- **PROBLEM**: Repeat, exactly, the run of lines that opens with the line containing "obj.matrix_world = Matrix.Identity(4)" and closes with the line containing "HOUSE = Vector((-8.125, -7.53, 0.62))", and leave all other lines out.

--- begin ---

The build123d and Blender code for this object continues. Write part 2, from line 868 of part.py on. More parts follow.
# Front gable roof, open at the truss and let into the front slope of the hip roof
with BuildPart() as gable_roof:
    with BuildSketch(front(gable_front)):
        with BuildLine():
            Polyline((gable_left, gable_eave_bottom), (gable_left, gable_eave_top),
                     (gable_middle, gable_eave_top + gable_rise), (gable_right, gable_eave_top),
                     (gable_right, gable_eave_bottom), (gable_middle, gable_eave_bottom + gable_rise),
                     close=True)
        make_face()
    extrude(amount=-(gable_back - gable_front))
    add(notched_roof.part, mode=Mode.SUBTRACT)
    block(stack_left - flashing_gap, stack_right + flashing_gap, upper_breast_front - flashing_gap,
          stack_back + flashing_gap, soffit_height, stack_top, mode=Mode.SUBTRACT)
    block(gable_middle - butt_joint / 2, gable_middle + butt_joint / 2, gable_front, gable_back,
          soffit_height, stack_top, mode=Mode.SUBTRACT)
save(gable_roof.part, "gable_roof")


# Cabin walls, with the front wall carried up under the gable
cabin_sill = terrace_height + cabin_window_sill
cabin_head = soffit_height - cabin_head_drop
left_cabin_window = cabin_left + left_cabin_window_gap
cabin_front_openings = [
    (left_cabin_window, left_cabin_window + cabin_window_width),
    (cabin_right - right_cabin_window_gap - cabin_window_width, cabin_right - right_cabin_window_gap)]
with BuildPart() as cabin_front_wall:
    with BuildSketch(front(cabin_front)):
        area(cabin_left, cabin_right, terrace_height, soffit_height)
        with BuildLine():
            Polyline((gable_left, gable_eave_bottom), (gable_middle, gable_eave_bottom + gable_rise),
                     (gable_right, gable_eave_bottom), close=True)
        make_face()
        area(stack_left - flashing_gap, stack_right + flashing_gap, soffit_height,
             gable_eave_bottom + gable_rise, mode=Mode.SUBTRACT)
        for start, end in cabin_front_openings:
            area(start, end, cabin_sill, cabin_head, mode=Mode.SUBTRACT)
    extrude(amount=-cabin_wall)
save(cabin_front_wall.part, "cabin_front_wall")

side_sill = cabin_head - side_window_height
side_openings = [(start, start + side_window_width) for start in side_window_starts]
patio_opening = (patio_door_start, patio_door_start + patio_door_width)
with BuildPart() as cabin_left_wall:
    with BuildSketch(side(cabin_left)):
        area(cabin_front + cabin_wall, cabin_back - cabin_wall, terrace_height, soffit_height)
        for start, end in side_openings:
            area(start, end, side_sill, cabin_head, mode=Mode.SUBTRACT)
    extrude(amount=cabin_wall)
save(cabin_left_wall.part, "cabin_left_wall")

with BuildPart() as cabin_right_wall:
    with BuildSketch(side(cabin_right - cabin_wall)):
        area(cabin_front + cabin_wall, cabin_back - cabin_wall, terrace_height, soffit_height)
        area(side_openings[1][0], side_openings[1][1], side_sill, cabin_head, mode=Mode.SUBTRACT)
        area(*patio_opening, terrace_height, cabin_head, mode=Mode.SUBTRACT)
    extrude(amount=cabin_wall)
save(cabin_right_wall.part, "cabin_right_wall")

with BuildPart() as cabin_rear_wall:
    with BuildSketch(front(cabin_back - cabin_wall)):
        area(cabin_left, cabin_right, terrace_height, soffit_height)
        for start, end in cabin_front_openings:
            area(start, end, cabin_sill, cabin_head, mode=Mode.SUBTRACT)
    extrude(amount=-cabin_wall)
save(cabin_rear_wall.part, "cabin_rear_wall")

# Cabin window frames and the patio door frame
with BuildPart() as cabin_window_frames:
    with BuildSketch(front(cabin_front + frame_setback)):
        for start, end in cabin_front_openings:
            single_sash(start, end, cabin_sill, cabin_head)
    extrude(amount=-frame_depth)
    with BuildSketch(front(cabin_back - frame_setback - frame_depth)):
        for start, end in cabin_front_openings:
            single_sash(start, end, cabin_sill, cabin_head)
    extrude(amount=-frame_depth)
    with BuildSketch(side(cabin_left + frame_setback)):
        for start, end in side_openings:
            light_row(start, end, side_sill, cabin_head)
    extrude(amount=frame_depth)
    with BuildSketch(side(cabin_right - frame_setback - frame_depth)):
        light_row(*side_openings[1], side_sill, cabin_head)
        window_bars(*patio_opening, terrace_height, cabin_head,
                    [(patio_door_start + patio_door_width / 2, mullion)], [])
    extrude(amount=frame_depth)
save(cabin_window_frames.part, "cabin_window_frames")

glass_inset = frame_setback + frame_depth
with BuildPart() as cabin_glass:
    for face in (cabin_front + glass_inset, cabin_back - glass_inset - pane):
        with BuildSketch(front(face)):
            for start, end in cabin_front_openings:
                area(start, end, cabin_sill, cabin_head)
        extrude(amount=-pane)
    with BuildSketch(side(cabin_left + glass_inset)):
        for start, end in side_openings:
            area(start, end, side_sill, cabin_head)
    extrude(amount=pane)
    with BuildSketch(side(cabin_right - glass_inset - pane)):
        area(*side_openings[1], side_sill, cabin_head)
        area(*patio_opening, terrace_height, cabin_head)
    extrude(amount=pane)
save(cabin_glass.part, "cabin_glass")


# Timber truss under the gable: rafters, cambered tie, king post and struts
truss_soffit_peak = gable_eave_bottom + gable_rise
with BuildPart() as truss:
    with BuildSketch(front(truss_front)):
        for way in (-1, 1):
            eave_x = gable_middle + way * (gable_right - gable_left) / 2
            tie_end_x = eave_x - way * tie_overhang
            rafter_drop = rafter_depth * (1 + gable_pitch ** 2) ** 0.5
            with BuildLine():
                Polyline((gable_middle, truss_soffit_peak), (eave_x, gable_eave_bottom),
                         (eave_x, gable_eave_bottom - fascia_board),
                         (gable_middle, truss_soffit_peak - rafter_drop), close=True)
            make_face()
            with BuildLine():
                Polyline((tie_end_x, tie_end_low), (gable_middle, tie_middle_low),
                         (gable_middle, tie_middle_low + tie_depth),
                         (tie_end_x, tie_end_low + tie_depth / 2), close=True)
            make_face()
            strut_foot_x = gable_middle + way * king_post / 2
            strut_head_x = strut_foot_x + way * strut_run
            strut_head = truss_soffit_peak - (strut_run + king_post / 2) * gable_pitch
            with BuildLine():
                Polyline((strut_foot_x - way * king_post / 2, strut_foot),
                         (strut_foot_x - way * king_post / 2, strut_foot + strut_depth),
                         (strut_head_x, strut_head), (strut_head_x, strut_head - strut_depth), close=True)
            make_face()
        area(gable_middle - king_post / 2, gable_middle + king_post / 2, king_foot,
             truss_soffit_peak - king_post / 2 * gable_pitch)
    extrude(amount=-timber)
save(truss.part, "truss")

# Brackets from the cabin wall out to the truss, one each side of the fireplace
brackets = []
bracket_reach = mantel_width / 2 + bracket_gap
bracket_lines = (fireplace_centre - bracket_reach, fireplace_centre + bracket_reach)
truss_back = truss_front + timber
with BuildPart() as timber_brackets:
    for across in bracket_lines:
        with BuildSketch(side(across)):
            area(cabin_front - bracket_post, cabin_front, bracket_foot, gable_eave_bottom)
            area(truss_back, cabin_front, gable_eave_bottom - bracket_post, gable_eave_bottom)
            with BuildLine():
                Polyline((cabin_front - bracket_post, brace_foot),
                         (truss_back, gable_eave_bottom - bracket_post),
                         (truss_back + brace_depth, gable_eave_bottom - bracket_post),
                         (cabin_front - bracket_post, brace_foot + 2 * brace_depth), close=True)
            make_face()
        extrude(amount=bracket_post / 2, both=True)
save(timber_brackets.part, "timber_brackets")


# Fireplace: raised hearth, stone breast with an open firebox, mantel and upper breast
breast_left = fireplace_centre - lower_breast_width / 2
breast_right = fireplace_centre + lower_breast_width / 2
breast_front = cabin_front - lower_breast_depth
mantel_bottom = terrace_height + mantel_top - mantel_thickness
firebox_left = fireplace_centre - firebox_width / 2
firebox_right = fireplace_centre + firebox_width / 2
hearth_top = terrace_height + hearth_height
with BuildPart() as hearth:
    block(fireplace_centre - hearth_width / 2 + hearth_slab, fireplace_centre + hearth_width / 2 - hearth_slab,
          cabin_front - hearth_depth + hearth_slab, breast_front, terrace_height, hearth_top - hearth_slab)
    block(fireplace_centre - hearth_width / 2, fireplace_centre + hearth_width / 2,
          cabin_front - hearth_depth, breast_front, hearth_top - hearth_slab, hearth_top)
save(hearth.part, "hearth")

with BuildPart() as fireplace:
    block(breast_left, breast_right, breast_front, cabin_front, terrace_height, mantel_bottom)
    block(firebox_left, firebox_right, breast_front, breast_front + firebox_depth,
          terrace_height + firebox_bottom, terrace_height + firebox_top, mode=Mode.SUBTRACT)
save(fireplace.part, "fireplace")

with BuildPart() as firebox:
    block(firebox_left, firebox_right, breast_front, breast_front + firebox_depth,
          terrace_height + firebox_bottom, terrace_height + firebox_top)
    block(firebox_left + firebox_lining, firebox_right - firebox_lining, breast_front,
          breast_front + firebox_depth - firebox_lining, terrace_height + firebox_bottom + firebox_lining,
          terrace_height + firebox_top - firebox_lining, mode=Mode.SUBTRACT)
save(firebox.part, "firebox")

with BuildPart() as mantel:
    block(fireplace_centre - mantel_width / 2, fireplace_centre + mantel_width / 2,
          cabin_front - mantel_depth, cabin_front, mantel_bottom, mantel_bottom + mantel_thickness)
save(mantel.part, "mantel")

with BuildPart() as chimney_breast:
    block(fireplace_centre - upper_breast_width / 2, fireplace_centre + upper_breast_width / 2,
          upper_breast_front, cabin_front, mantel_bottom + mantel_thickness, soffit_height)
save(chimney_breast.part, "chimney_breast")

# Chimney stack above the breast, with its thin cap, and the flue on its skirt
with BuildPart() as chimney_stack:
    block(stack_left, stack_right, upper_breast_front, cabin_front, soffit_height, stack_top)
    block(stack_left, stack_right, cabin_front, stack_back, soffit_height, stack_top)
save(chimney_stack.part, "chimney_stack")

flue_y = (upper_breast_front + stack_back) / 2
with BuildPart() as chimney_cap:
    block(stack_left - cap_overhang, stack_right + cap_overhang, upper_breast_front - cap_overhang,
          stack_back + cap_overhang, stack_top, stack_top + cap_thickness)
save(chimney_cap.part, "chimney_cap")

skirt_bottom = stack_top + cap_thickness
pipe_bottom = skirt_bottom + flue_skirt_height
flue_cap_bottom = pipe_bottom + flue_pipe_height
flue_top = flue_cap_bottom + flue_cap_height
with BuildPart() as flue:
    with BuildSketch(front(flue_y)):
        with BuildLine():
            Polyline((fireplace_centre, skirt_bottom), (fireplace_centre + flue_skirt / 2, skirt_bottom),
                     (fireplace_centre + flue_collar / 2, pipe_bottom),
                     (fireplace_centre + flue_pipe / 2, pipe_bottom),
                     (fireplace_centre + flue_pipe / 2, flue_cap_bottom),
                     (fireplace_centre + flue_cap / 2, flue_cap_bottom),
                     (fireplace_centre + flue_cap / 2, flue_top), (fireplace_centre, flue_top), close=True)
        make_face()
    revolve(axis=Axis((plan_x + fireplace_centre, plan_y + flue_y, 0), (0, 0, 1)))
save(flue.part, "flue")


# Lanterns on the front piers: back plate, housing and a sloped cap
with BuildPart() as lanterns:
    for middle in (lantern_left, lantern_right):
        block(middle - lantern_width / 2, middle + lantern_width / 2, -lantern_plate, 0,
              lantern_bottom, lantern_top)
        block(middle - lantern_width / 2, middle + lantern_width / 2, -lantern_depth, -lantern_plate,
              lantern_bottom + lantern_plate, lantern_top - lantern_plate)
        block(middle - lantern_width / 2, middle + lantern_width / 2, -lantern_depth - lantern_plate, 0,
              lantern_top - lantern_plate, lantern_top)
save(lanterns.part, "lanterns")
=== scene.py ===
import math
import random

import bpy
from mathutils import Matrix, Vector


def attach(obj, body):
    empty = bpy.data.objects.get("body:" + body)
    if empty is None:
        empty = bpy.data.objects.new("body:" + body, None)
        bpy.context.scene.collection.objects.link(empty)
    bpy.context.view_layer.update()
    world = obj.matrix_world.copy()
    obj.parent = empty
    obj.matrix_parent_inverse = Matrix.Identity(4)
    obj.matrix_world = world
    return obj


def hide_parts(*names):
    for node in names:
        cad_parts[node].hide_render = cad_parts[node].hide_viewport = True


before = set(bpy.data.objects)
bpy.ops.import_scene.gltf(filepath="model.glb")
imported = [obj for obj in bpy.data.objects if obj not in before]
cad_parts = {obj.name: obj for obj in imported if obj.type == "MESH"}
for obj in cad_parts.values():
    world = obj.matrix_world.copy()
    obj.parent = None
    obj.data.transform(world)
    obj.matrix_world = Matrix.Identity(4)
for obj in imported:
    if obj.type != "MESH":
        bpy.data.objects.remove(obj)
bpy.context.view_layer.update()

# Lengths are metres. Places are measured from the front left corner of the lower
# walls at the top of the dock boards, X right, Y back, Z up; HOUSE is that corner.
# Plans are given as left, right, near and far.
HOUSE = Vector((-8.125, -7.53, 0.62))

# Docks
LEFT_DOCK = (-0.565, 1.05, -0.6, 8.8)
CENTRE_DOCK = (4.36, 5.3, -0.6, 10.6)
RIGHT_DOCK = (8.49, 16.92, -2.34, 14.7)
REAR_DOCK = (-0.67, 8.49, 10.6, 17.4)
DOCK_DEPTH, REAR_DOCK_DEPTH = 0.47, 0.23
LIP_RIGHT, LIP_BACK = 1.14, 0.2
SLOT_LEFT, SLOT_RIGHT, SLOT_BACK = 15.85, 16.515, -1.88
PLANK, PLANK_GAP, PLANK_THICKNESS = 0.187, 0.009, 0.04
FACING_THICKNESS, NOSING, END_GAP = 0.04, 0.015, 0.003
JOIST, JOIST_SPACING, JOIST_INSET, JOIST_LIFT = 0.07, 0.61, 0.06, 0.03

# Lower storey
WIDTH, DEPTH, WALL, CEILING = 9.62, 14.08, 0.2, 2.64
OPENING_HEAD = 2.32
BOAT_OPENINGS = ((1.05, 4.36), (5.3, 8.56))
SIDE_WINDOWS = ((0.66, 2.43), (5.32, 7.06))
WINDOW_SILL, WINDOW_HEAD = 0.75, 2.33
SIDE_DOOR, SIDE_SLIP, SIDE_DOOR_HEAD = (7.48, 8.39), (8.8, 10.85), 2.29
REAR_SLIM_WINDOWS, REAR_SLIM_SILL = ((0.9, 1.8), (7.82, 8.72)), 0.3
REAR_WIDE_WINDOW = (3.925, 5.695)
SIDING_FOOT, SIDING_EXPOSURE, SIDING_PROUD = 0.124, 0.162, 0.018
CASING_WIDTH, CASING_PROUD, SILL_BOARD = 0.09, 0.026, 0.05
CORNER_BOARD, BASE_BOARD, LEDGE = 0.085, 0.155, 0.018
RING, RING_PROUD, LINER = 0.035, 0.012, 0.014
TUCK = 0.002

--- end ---

- **OUTPUT BELOW**:
    obj.matrix_world = Matrix.Identity(4)
for obj in imported:
    if obj.type != "MESH":
        bpy.data.objects.remove(obj)
bpy.context.view_layer.update()

# Lengths are metres. Places are measured from the front left corner of the lower
# walls at the top of the dock boards, X right, Y back, Z up; HOUSE is that corner.
# Plans are given as left, right, near and far.
HOUSE = Vector((-8.125, -7.53, 0.62))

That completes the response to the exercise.